The General Test and Writing Assessment are separate tests that are given year-round at computer-based test centers worldwide. Appointments are scheduled on a first-come, first-served basis. You may take the computer-based General Test and the Writing Assessment once per calendar month up to 5 times per year. The written version of the GRE is given nationally several times every year. A computerized version of the General Test is administered almost daily at several testing centers in the D.C. area. To schedule your test you can call 1.800.GRE.CALL or register on-line.

Scores are usually available instantly but sometimes take as long as 8 weeks depending on where you took the test.
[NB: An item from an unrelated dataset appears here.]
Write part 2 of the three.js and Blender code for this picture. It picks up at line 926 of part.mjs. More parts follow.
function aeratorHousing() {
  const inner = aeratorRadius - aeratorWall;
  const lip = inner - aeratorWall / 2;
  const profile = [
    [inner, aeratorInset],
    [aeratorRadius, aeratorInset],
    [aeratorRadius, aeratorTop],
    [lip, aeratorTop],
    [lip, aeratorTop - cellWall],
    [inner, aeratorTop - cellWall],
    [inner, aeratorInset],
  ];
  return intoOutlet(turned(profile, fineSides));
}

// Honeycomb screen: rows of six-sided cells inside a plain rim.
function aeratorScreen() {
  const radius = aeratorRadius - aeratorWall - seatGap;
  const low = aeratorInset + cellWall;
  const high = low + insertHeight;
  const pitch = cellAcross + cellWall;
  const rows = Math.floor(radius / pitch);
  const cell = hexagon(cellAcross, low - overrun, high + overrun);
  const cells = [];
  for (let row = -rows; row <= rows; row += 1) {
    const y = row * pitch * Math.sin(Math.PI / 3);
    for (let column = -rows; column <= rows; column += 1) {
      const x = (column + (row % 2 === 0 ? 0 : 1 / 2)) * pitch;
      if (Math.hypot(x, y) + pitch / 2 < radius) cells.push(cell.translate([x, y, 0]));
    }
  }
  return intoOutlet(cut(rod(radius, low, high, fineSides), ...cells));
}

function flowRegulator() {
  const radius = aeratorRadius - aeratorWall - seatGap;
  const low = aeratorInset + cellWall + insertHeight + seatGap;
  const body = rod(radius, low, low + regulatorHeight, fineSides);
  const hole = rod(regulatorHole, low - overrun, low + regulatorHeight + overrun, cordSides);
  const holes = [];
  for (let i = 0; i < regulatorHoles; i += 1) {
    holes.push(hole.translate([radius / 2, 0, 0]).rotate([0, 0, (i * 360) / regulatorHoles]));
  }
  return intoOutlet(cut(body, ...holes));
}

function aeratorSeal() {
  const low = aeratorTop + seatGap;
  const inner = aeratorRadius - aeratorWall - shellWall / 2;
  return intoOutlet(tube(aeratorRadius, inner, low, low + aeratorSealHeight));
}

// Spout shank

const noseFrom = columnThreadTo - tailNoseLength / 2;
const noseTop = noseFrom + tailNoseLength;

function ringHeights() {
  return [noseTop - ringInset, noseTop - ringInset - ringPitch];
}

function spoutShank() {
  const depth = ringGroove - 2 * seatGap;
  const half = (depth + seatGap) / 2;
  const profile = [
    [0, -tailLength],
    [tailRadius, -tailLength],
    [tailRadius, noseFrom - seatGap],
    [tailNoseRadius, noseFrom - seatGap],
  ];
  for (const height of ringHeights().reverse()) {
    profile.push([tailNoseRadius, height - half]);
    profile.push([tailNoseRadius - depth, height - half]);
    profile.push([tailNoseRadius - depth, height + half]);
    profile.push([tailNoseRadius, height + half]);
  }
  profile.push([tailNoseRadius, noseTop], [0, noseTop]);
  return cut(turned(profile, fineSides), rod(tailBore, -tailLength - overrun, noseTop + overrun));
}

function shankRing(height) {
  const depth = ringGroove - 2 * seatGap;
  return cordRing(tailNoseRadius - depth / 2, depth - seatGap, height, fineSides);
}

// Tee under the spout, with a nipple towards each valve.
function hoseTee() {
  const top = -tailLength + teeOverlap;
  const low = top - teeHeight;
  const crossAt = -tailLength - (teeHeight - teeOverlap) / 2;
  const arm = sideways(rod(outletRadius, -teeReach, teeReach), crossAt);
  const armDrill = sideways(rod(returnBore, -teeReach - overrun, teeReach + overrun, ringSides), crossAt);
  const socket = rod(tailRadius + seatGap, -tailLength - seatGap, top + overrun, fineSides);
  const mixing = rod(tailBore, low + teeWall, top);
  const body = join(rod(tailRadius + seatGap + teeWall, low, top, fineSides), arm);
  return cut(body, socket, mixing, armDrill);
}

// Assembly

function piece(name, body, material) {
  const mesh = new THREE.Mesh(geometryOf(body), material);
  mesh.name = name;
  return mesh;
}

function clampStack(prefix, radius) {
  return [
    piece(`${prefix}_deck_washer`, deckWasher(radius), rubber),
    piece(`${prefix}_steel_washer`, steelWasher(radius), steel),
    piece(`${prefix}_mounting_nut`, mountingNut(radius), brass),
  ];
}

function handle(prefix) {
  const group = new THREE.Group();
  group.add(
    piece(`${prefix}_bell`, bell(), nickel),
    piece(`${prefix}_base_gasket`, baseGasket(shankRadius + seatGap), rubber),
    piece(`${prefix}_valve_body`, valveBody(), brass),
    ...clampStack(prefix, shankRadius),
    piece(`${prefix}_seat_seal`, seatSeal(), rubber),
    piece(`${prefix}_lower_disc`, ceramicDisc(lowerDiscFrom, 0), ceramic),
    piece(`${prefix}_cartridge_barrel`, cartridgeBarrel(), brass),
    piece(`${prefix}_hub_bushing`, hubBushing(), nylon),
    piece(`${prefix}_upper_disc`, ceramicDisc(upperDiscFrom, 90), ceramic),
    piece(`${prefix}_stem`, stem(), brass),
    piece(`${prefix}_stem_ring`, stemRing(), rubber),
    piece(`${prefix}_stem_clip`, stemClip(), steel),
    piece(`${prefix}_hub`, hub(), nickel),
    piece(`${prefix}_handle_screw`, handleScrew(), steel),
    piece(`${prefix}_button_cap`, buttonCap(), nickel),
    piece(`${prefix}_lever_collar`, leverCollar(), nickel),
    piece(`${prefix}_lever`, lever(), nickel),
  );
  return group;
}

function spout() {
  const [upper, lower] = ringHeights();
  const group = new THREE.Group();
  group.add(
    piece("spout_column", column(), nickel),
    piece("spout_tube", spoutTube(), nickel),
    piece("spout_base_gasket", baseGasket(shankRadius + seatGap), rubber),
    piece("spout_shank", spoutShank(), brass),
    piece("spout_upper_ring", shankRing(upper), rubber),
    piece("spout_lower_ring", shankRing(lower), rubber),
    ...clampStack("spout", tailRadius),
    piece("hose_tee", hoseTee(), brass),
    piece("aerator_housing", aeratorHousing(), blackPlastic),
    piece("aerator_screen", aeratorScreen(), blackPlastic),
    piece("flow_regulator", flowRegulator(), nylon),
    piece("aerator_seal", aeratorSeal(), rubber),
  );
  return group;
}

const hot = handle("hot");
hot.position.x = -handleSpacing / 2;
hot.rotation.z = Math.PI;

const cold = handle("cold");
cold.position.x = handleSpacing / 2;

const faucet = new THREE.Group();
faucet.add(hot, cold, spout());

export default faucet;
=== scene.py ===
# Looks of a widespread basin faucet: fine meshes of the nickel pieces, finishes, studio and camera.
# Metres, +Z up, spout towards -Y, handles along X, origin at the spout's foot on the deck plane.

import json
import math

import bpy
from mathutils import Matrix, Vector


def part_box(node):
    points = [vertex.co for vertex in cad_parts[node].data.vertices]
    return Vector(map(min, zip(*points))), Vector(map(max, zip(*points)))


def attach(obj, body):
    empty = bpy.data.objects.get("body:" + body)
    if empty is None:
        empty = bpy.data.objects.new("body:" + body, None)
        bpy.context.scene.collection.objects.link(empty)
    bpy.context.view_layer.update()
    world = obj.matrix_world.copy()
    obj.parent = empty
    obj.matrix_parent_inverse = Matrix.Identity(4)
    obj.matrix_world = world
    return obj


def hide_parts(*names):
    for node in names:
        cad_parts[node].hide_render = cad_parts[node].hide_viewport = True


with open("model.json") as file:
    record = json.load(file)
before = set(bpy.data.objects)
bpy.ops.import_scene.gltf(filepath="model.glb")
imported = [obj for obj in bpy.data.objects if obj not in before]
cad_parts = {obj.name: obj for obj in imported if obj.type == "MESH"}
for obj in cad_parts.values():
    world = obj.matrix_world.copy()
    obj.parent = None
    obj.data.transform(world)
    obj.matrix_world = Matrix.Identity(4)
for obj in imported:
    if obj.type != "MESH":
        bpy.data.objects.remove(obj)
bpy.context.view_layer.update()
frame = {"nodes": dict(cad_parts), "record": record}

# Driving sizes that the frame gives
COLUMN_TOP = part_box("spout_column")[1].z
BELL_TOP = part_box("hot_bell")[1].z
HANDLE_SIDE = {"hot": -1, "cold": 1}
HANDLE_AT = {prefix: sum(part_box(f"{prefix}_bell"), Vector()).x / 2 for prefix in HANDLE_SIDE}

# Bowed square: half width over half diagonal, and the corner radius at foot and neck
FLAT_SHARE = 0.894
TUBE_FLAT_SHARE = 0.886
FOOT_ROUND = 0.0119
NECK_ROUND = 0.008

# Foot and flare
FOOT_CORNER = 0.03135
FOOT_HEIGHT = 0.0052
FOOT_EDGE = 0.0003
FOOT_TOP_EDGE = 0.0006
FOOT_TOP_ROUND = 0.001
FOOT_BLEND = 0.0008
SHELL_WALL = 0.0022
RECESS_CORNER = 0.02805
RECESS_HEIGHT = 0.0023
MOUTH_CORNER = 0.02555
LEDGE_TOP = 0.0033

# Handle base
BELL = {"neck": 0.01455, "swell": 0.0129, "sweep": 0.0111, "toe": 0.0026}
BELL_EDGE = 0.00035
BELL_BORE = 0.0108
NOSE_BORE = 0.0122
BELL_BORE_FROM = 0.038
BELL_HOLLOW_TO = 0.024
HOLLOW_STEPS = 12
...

No. It is best to check with the intended recipient after a reasonable period of time, e.g., eight weeks. In all fairness to Educational Testing Service, lost scores are not always their fault. Scores can get lost in the mail or in graduate school offices. It could even be your own fault. Every year two or three students forget to tell Educational Testing Service where they want the scores sent. In that case, scores are sent only to the student.

All of your scores within the last five years period will be sent to the graduate school(s) to which you apply. It is up to each graduate school to decide which scores they will use. The percentile is the most important part of the score. If you score above the 80th percentile, you are in good shape. There are no guarantees, however, and most schools do not rely on these alone for admission.

Graduate programs have different requirements. Georgetown’s Graduate Program in Psychology requires the General test. Check with the school’s requirements to which you are applying and proceed from there.

GRE General Test questions are designed to measure skills and knowledge gained over a long period of time. Although you might increase your scores to some extent by preparing for a few weeks or months before the test, last-minute cramming is unlikely to help.